The recent hearing was to determine whether the board would raise rents, lower rents, or take no action at Gennari's Mill Pond Trailer Park. The petition to raise the rents was brought by the Gennaris, represented by Lois Gennari and Pam Bartlett, owners, and Liza Gennari, the park's manager. The tenants' petition to lower rents was brought by park resident Evie Kerswell and represented by a large crowd of park occupants.

The West Stockbridge Select Board, acting as the Rent Control Board, heard both petitions and then got down to the busywork of going through the line items of park expenses.

Almost immediately, the board asked the Gennaris about the $24,000 annual expense of payments to the park's previous owner, Eric LeVesque.

"The payments of $2,000 monthly are for mortgage payments on the property," Liza Gennari said.

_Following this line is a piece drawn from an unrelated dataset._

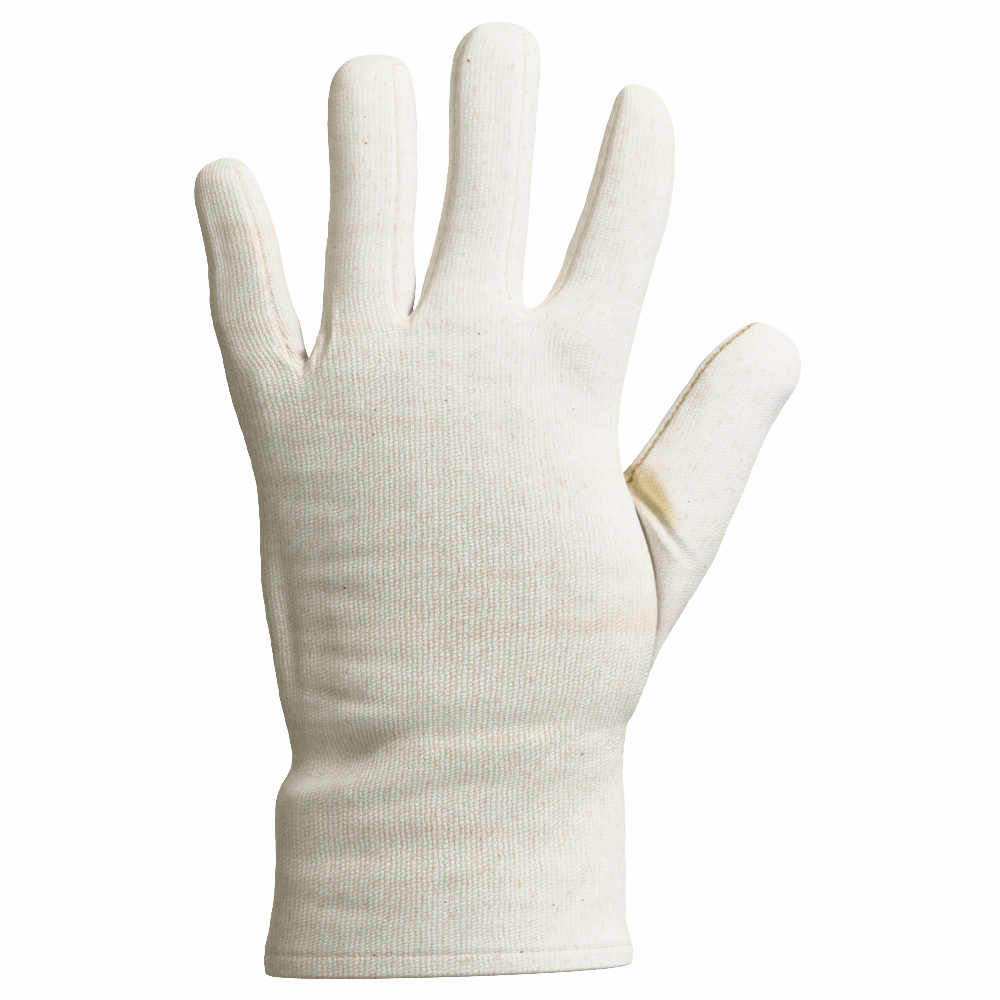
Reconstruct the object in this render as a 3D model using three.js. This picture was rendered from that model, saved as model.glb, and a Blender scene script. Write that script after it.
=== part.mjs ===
// Cotton jersey work glove for a left hand, in the shape that it has when it is worn.
// It is cut and sewn: a back panel and a palm panel that both run from the hem to the
// fingertips, three fourchettes that line the sides of neighbouring fingers, a thumb of
// two halves set into a hole at the side, and a hem turned up round the hand opening.
// Millimetres. +X is the thumb side, +Y the palm side and +Z the way the fingers point.
// The origin is the middle of the hand opening, at the hem.
import * as THREE from "three";

// Cloth and seams
const clothThickness = 1.5;
const hemThickness = 2.8; // the cloth and its turned-up edge
const hemHeight = 6;
const seamGap = 0.3; // between two panels, where the seam runs
const sharpestCorner = 0.4; // keeps a panel's sharp corners from drawing back too far

// The hand part, from the hem to the roots of the fingers
const bodyHeight = 147; // at the sides
const handWidth = 103; // across the widest part of the palm
const handDepth = 40;
const cuffDepth = 48;
const hemSlope = 3; // the thumb side of the hem is this much higher
const thumbHoleBottom = 69;
const thumbHoleTop = 117;
const thumbHoleReach = 0.9; // how far the hole's columns are drawn into the palm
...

The park has changed hands twice in the past five years. LeVesque bought the property from the Gennaris in March 2011, but he sued the family in 2015 for nondisclosure of water issues. Under the terms of the settlement the Gennaris repurchased the property from LeVesque, hence the mortgage settlement of $2,000 a week. The Gennaris are now seeking a rent increase in the park to allow for operating expenses and profit.

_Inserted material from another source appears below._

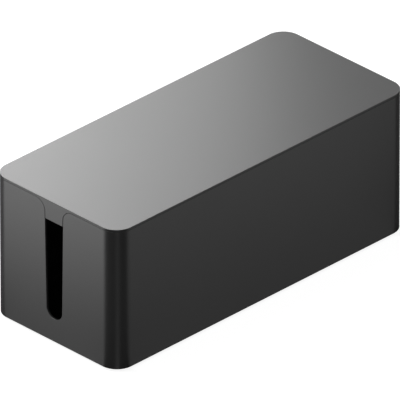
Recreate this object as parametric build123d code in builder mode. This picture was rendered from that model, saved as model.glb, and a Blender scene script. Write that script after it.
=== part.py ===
from build123d import *
from math import cos, radians, sin, tan
import os

# Cable management box: a tub with a cable slot in each end, a lid that lifts straight off, and
# four rubber feet, each held in a shallow round recess by a disc of adhesive.
# Millimetres. X runs along the box and +Z is up. The origin is under the middle of the box, on
# the surface that the feet stand on.

# ---- Driving dimensions ------------------------------------------------------------------

# Outside of the closed box
length = 322.0
width = 138.0
body_height = 125.0  # from the tub's underside to the lid's top
corner_radius = 15.7  # upright corners, in plan

# Tub
wall = 2.3
floor_thickness = 2.5
floor_fillet = 3.0  # inside, from the walls into the floor
base_round = 0.6  # outside, round the bottom edge

# Lid
lid_thickness = 2.3
lid_edge = 1.9  # height of the lid's side that shows above the seam
lid_round = 0.4  # round the top edge
lip_depth = 8.0  # locating lip, below the tub's rim
lip_thickness = 1.6
lip_lead_in = 0.5  # chamfer on the lip's lower edges
tongue_drop = 17.5  # from the lid's top to the lower edge of a tongue

# Cable slots: a round bottom, two sides that lean outwards, and a flare into the rim
slot_sill = 20.5  # from the tub's underside to the bottom of a slot
slot_end_radius = 8.5
slot_taper = 0.95  # lean of each side, in degrees
flare_radius = 9.9

# Feet
foot_diameter = 20.0
foot_proud = 2.0  # what a foot stands out below the tub
foot_round = 0.8  # round its lower edge
foot_inset = 24.0  # from the tub's outer faces to a foot's axis
recess_depth = 0.8
adhesive_thickness = 0.2
adhesive_margin = 0.5  # from a foot's edge to the edge of its adhesive

# Clearances
seam = 0.25  # open line round the lid and the tongues
seam_depth = 1.0  # how far that line runs in from the outer faces
lip_clearance = 0.35  # between the lip and the tub's walls
foot_clearance = 0.3  # between a foot and the side of its recess

# ---- Heights and places that follow ------------------------------------------------------

tub_base = foot_proud
tub_floor = tub_base + floor_thickness
top = tub_base + body_height
rim = top - lid_edge - seam
lip_inset = wall + lip_clearance
tongue_base = top - tongue_drop

taper = radians(slot_taper)
slot_centre = tub_base + slot_sill + slot_end_radius
flare_centre = rim - flare_radius
foot_height = foot_proud + recess_depth - adhesive_thickness


def slot_half_width(height, gap=0.0):
    """Half of a slot's width at a height between its round end and its flares, less a gap."""
    return (slot_end_radius - gap) / cos(taper) + (height - slot_centre) * tan(taper)


flare_offset = slot_half_width(flare_centre) + flare_radius / cos(taper)


def plan_outline(inset, mode=Mode.ADD):
    """The box in plan, with its outer faces moved in by inset."""
    RectangleRounded(length - 2 * inset, width - 2 * inset, corner_radius - inset, mode=mode)


def flared_side(start, gap):
    """A slot's side from start upwards, moved in by gap: a leaning line, then the round flare.

    Every flare has the same centre, so a gap makes its radius larger and lifts its end by as much.
    """
    radius = flare_radius + gap
    Line(start, (flare_offset - radius * cos(taper), flare_centre + radius * sin(taper)))
    CenterArc((flare_offset, flare_centre), radius, 180 - slot_taper, slot_taper - 90)


os.makedirs("parts", exist_ok=True)

# ---- Tub ---------------------------------------------------------------------------------

with BuildPart() as tub:
    with BuildSketch(Plane.XY.offset(tub_base)):
        plan_outline(0)
    extrude(amount=rim - tub_base)
    fillet(tub.edges().group_by(Axis.Z)[0], base_round)

    # The hollow, with its fillet into the floor
    with BuildSketch(Plane.XY.offset(tub_floor)):
        plan_outline(wall)
    extrude(amount=rim - tub_floor, mode=Mode.SUBTRACT)
    fillet(tub.edges(Select.LAST).group_by(Axis.Z)[0], floor_fillet)

    # Both cable slots in one cut along the box
    with BuildSketch(Plane.YZ):
        with BuildLine():
            CenterArc((0, slot_centre), slot_end_radius, -90, 90 - slot_taper)
            flared_side(
                (slot_end_radius * cos(taper), slot_centre - slot_end_radius * sin(taper)), 0
            )
            Polyline((flare_offset, rim), (flare_offset, top), (0, top))
            mirror(about=Plane.YZ)
        make_face()
    extrude(amount=length / 2, both=True, mode=Mode.SUBTRACT)

    # Recesses for the feet
    with BuildSketch(Plane.XY.offset(tub_base)):
        with GridLocations(length - 2 * foot_inset, width - 2 * foot_inset, 2, 2):
            Circle(foot_diameter / 2 + foot_clearance)
    extrude(amount=recess_depth, mode=Mode.SUBTRACT)

tub.part.label = "tub"
export_step(tub.part, "parts/tub.step")

# ---- Lid ---------------------------------------------------------------------------------

with BuildPart() as lid:
    # The edge that shows, above the open seam
    with BuildSketch(Plane.XY.offset(rim + seam)):
        plan_outline(0)
    extrude(amount=lid_edge)

    # The seat, which rests on the tub's rim
    with BuildSketch(Plane.XY.offset(rim)):
        plan_outline(seam_depth)
    extrude(amount=top - rim)

    # The full thickness, within the tub's walls
    with BuildSketch(Plane.XY.offset(top - lid_thickness)):
        plan_outline(lip_inset)
    extrude(amount=lid_thickness)

    # The locating lip
    with BuildSketch(Plane.XY.offset(rim - lip_depth)):
        plan_outline(lip_inset)
        plan_outline(lip_inset + lip_thickness, mode=Mode.SUBTRACT)
    extrude(amount=lip_depth)
    chamfer(lid.edges().group_by(Axis.Z)[0], lip_lead_in)

    # A tongue at each end, rooted in the edge: it closes the top of the slot and backs on to the lip
    tongue_root = top - lid_edge / 2
    tongue_corner = (slot_half_width(tongue_base, seam), tongue_base)
    for end in (-1, 1):
        with BuildSketch(Plane.YZ.offset(end * length / 2)):
            with BuildLine():
                Line((0, tongue_base), tongue_corner)
                flared_side(tongue_corner, seam)
                Polyline((flare_offset, rim + seam), (flare_offset, tongue_root), (0, tongue_root))
                mirror(about=Plane.YZ)
            make_face()
        extrude(amount=-end * lip_inset)

    fillet(lid.edges().group_by(Axis.Z)[-1], lid_round)

lid.part.label = "lid"
export_step(lid.part, "parts/lid.step")

# ---- Feet and their adhesive -------------------------------------------------------------

foot_x = length / 2 - foot_inset
foot_y = width / 2 - foot_inset
corners = {
    "front_left": (-foot_x, -foot_y),
    "front_right": (foot_x, -foot_y),
    "rear_left": (-foot_x, foot_y),
    "rear_right": (foot_x, foot_y),
}

for corner_name, (x, y) in corners.items():
    with BuildPart() as foot:
        with BuildSketch(Plane((x, y, 0))):
            Circle(foot_diameter / 2)
        extrude(amount=foot_height)
        fillet(foot.edges().group_by(Axis.Z)[0], foot_round)

    foot.part.label = f"foot_{corner_name}"
    export_step(foot.part, f"parts/{foot.part.label}.step")

    with BuildPart() as adhesive:
        with BuildSketch(Plane((x, y, foot_height))):
            Circle(foot_diameter / 2 - adhesive_margin)
        extrude(amount=adhesive_thickness)

    adhesive.part.label = f"foot_adhesive_{corner_name}"
    export_step(adhesive.part, f"parts/{adhesive.part.label}.step")
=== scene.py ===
import math

import bmesh
import bpy
import numpy as np
from mathutils import Matrix, Vector


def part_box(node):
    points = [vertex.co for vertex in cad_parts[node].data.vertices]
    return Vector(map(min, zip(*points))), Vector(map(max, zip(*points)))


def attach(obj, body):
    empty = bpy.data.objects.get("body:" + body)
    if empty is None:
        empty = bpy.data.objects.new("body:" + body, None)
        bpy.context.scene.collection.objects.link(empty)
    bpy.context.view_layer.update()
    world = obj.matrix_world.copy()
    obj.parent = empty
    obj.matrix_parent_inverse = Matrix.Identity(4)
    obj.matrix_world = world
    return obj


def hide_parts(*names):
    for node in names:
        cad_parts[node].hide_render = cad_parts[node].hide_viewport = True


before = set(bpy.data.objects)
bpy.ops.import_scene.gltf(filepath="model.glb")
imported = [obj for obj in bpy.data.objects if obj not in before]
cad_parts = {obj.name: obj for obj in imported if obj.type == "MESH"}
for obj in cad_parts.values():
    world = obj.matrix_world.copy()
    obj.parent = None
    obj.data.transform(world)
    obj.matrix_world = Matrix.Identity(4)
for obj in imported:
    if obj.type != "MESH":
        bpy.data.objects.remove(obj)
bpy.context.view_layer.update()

# ---- Tub -----------------------------------------------------------------------------------
# The deep box that hides a power strip: one injection moulding in black ABS with a satin skin.
# Its walls and floor are one shell, with a cable slot down from the rim at each end and four
# shallow round recesses underneath for the feet.

tub_low, tub_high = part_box("tub")
half_length, half_width = tub_high.x, tub_high.y
tub_base, rim = tub_low.z, tub_high.z
corner_radius = 0.0157
side_flat, end_flat = half_length - corner_radius, half_width - corner_radius
wall = 0.0023
floor_thickness = 0.0025
floor_fillet = 0.003
base_round = 0.0006
rim_round = 0.0001
slot_round = 0.00045

slot_rise = 0.0205  # from the underside to the lowest point of a slot
slot_radius = 0.0085
slot_centre = tub_base + slot_rise + slot_radius
slot_lean = math.radians(0.95)
flare_radius = 0.0099
flare_centre = rim - flare_radius

recess_radius = 0.0103
recess_depth = 0.0008
foot_inset = 0.024
foot_x, foot_y = half_length - foot_inset, half_width - foot_inset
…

But the rent control board said it would not allow the mortgage payments to be factored into the operating expenses.

"We didn't do it before, and this is the same scenario," said board Chairman Curt Wilton. "A precedent has been set; nothing has changed except the parties."

This could prove decisive when the board meets again. The Gennaris' request was based on a claimed deficit of $14,500, a minimal profit of $10,000 a year and "other costs" approximating $8,000 a year. By erasing $24,000 from the expenses, the board has left $8,000 as the amount the Gennaris need, providing they can prove those costs.

The tenants were on the losing side of a dispute about the insurance on the property. The insurance expense covers a house, barn and community area on the property.

"The barn houses the water for the park, so the barn is a part of the park," said Liza Gennari. "It's part of the maintenance."

Kerswell disagreed.

"I agree that the barn does house the water," she said, "But is not something that we have access to, it's not a common area."

The board was not persuaded by Kerswell's argument and the barn's insurance stayed on the expenses.

Both parties also questioned the property valuation. Currently, the valuation on the operating expenses is a quarter of the total land. But the Gennaris argue that the land the trailers actually use is greater than that. The board instructed the Gennaris to return with more accurate acreage.

The board also recommended the family read water meters to determine the actual water use of the park. The park has a long history of leakage and better data could help to estimate the expense, members said.

The board decided to continue the hearing until a later date to be determined.

"When we reconvene, we'll start again with the information we're requesting, then we'll move forward," Wilton said. "Then you can play the same poker game with the expenses."